- _Given data_
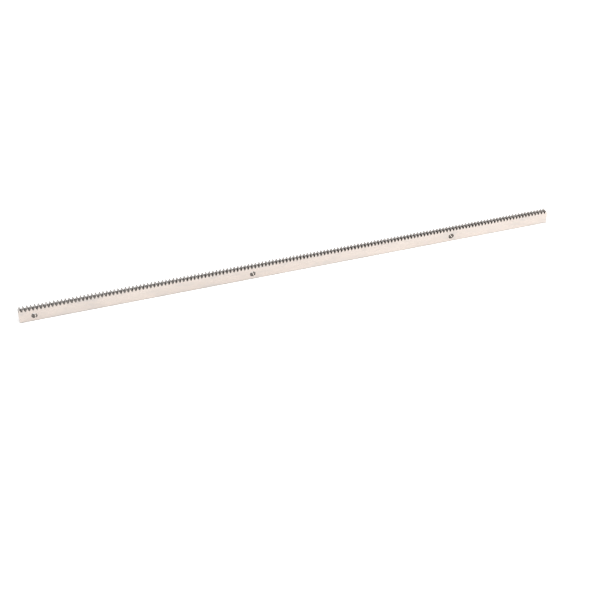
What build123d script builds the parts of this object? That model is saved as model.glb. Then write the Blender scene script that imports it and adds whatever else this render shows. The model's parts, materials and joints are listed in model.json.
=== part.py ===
"""Gear rack: one solid steel bar with straight spur teeth cut along its top edge.

Frame: X runs along the bar, Y across the face width and Z from the back edge up to the teeth.
The origin is the middle of the back edge, which the bar stands on.
"""
import os
from math import cos, pi, radians, sin, tan

from build123d import *

INCH = 25.4

# Tooth system: 20 teeth to the inch of pinion diameter, full depth, 20 degrees.
MODULE = INCH / 20
PRESSURE_ANGLE = 20.0
TOOTH_COUNT = 153
ADDENDUM = 1.00 * MODULE
DEDENDUM = 1.25 * MODULE
ROOT_RADIUS = 0.30 * MODULE
TIP_RADIUS = 0.05 * MODULE

# Bar: drawn flat stock, five eighths of an inch by three tenths of an inch.
HEIGHT = INCH * 5 / 8
FACE_WIDTH = INCH * 3 / 10
EDGE_RADIUS = 0.60
END_CHAMFER = 0.25

# Screw holes, a quarter of an inch across, evenly spaced from one end.
HOLE_COUNT = 3
FIRST_HOLE = INCH * 5 / 8
HOLE_SPACING = 9.3 * INCH
HOLE_RADIUS = INCH / 8
HOLE_CHAMFER = 0.10

# Worked out from the sizes above.
PITCH = pi * MODULE
LENGTH = TOOTH_COUNT * PITCH
TIP_Z = HEIGHT
PITCH_LINE_Z = TIP_Z - ADDENDUM
ROOT_Z = PITCH_LINE_Z - DEDENDUM
HOLE_Z = ROOT_Z / 2


def corner_run(radius):
    """How far a rounded corner's arc centre lies from the sharp corner, along X."""
    slope = radians(PRESSURE_ANGLE)
    return radius * (1 - sin(slope)) / cos(slope)


def half_tooth():
    """The left half of one tooth centred on X = 0: half a root, its fillet, the flank and half the tip."""
    slope = tan(radians(PRESSURE_ANGLE))
    sweep = 90 - PRESSURE_ANGLE
    root_arc_x = -(PITCH / 4 + DEDENDUM * slope) - corner_run(ROOT_RADIUS)
    tip_arc_x = -(PITCH / 4 - ADDENDUM * slope) + corner_run(TIP_RADIUS)
    root_arc = CenterArc((root_arc_x, ROOT_Z + ROOT_RADIUS), ROOT_RADIUS, 270, sweep)
    tip_arc = CenterArc((tip_arc_x, TIP_Z - TIP_RADIUS), TIP_RADIUS, 90 + sweep, -sweep)
    return [
        Line((-PITCH / 2, ROOT_Z), root_arc @ 0),
        root_arc,
        Line(root_arc @ 1, tip_arc @ 0),
        tip_arc,
        Line(tip_arc @ 1, (0, TIP_Z)),
    ]


def tooth_row():
    """The top edge of the bar: every tooth from end to end, both ends in the middle of a gap."""
    left = half_tooth()
    tooth = left + [edge.mirror(Plane.YZ) for edge in left]
    first = -LENGTH / 2 + PITCH / 2
    return [Pos(first + n * PITCH, 0) * edge for n in range(TOOTH_COUNT) for edge in tooth]


def side_outline():
    """The bar's side view, drawn with its height as Y."""
    end = LENGTH / 2
    back = Polyline(
        (-end, ROOT_Z),
        (-end, END_CHAMFER),
        (-end + END_CHAMFER, 0),
        (end - END_CHAMFER, 0),
        (end, END_CHAMFER),
        (end, ROOT_Z),
    )
    return make_face(Wire(tooth_row() + back.edges()))


def hole_cutter():
    """A plain through hole along Y, with the sharp edge taken off at both mouths."""
    drill = Cylinder(HOLE_RADIUS, FACE_WIDTH)
    mouth = Cone(HOLE_RADIUS, HOLE_RADIUS + HOLE_CHAMFER, HOLE_CHAMFER)
    offset = Pos(0, 0, (FACE_WIDTH - HOLE_CHAMFER) / 2)
    return drill + offset * mouth + Rot(180, 0, 0) * offset * mouth


def gear_rack():
    """The whole rack."""
    bar = extrude(Plane.XZ * side_outline(), FACE_WIDTH / 2, both=True)
    back_edges = bar.edges().filter_by(Axis.X).group_by(Axis.Z)[0]
    bar = fillet(back_edges, EDGE_RADIUS)
    cutter = hole_cutter()
    for n in range(HOLE_COUNT):
        along = -LENGTH / 2 + FIRST_HOLE + n * HOLE_SPACING
        bar -= Pos(along, 0, HOLE_Z) * Rot(90, 0, 0) * cutter
    return bar


os.makedirs("parts", exist_ok=True)
rack = gear_rack()
rack.label = "gear_rack"
export_step(rack, "parts/gear_rack.step")
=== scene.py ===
"""A steel gear rack standing on its back edge, on a pale studio floor under soft light."""
import json
import math

import bmesh
import bpy
from mathutils import Matrix, Vector, noise


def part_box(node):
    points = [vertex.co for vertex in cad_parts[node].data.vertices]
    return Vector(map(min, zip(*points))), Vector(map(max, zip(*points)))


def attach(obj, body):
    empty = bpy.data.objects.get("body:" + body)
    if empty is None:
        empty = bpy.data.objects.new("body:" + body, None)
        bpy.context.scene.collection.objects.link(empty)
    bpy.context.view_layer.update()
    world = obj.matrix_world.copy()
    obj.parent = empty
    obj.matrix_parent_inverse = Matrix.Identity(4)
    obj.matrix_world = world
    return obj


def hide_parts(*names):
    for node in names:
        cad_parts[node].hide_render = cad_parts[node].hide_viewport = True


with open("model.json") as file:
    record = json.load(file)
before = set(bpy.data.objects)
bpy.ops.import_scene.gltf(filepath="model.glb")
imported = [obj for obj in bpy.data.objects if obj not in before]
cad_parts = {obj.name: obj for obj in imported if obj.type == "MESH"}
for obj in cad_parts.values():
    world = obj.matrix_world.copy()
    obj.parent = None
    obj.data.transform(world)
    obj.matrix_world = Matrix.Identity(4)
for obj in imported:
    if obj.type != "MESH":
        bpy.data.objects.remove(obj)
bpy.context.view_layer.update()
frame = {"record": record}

NODE = "gear_rack"
MM = 0.001

# The bar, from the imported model.
BAR_LOW, BAR_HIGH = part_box(NODE)
LENGTH = BAR_HIGH.x - BAR_LOW.x
WIDTH = BAR_HIGH.y - BAR_LOW.y
HEIGHT = BAR_HIGH.z
BORES = [mount for mount in frame["record"]["mounts"] if mount["kind"] == "bore"]

# The tooth system: full depth, 20 degree teeth, each end of the bar in the middle of a gap.
TOOTH_COUNT = 153
PITCH = LENGTH / TOOTH_COUNT
MODULE = PITCH / math.pi
SLOPE = math.radians(20)
ADDENDUM = MODULE
DEDENDUM = 1.25 * MODULE
ROOT_Z = HEIGHT - ADDENDUM - DEDENDUM
ROOT_RADIUS = 0.30 * MODULE
TIP_RADIUS = 0.12 * MM

# Just below the roots, the side faces' mesh goes from one block per tooth to plain blocks.
BAND_Z = ROOT_Z - 0.6 * MM

# Edge breaks: how far each kind of edge is rounded over, seen from the side.
TOOTH_BREAK = 0.10 * MM
END_BREAK = 0.20 * MM
BACK_BREAK = 0.60 * MM
BORE_BREAK = 0.12 * MM
BREAK_WANDER = 0.25
WANDER_LENGTH = 2.5 * MM
SHARP_ANGLE = math.radians(35)
BREAK_STEPS = 3
FILLET_STEPS = 5
TIP_STEPS = 2
BORE_STEPS = 72

# Faces of the bar by how each was made, in the order of the piece's materials; the tooth tops, gaps, screw
# holes and back corners also carry painted shade.
DRAWN, MILLED, SAWN, DRILLED, BROKEN, CORNER, SHADED_LAND = range(7)


# ---------------------------------------------------------------- the bar's mesh

def corner_run(radius):
    """How far a rounded corner's arc centre lies from the sharp corner, along X."""
    return radius * (1 - math.sin(SLOPE)) / math.cos(SLOPE)


def arc(centre, radius, start, end, steps):
    """Points of an arc in the XZ plane, from start to end in radians."""
    angles = [start + (end - start) * i / steps for i in range(steps + 1)]
    return [(centre[0] + radius * math.cos(a), centre[1] + radius * math.sin(a)) for a in angles]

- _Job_
From the listing above, output exactly the run of lines that starts with the line containing "bar -= Pos(along, 0, HOLE_Z)" and ends with the line containing "if empty is".

- _Task output_
        bar -= Pos(along, 0, HOLE_Z) * Rot(90, 0, 0) * cutter
    return bar


os.makedirs("parts", exist_ok=True)
rack = gear_rack()
rack.label = "gear_rack"
export_step(rack, "parts/gear_rack.step")
=== scene.py ===
"""A steel gear rack standing on its back edge, on a pale studio floor under soft light."""
import json
import math

import bmesh
import bpy
from mathutils import Matrix, Vector, noise


def part_box(node):
    points = [vertex.co for vertex in cad_parts[node].data.vertices]
    return Vector(map(min, zip(*points))), Vector(map(max, zip(*points)))


def attach(obj, body):
    empty = bpy.data.objects.get("body:" + body)
    if empty is None:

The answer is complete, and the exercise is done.